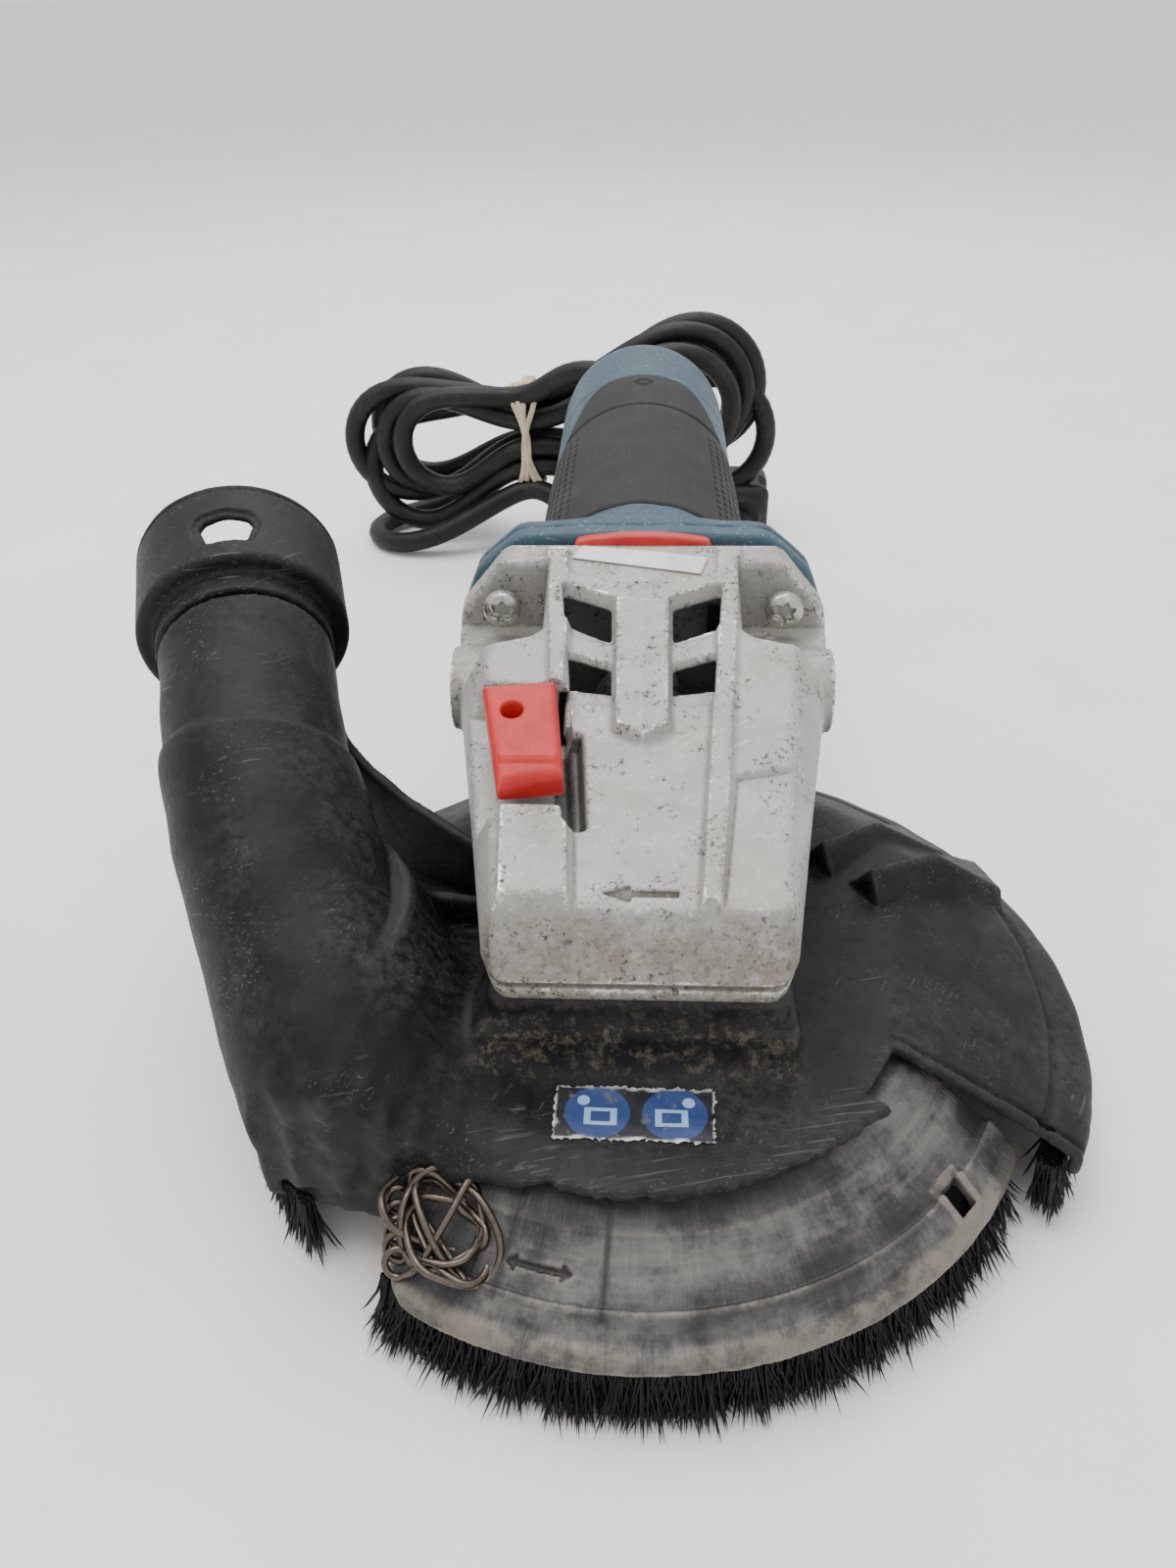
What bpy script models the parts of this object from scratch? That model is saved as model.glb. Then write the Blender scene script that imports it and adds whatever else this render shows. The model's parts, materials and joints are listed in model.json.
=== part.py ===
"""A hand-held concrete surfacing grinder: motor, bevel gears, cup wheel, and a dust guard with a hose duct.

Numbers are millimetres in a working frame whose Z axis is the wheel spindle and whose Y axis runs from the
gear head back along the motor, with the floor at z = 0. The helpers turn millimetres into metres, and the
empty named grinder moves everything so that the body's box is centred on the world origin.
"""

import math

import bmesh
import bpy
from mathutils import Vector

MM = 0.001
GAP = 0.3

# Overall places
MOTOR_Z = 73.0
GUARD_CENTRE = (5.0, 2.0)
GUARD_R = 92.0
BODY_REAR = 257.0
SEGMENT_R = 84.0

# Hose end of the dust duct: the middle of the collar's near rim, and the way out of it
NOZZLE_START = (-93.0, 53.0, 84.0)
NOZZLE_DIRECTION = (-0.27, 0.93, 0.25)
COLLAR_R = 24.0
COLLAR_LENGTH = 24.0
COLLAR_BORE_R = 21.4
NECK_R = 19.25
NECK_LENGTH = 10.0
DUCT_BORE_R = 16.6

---

• _Exercise directions_: Reply with one number only: how many lines of the listing hold "that"?

• _Output_: 2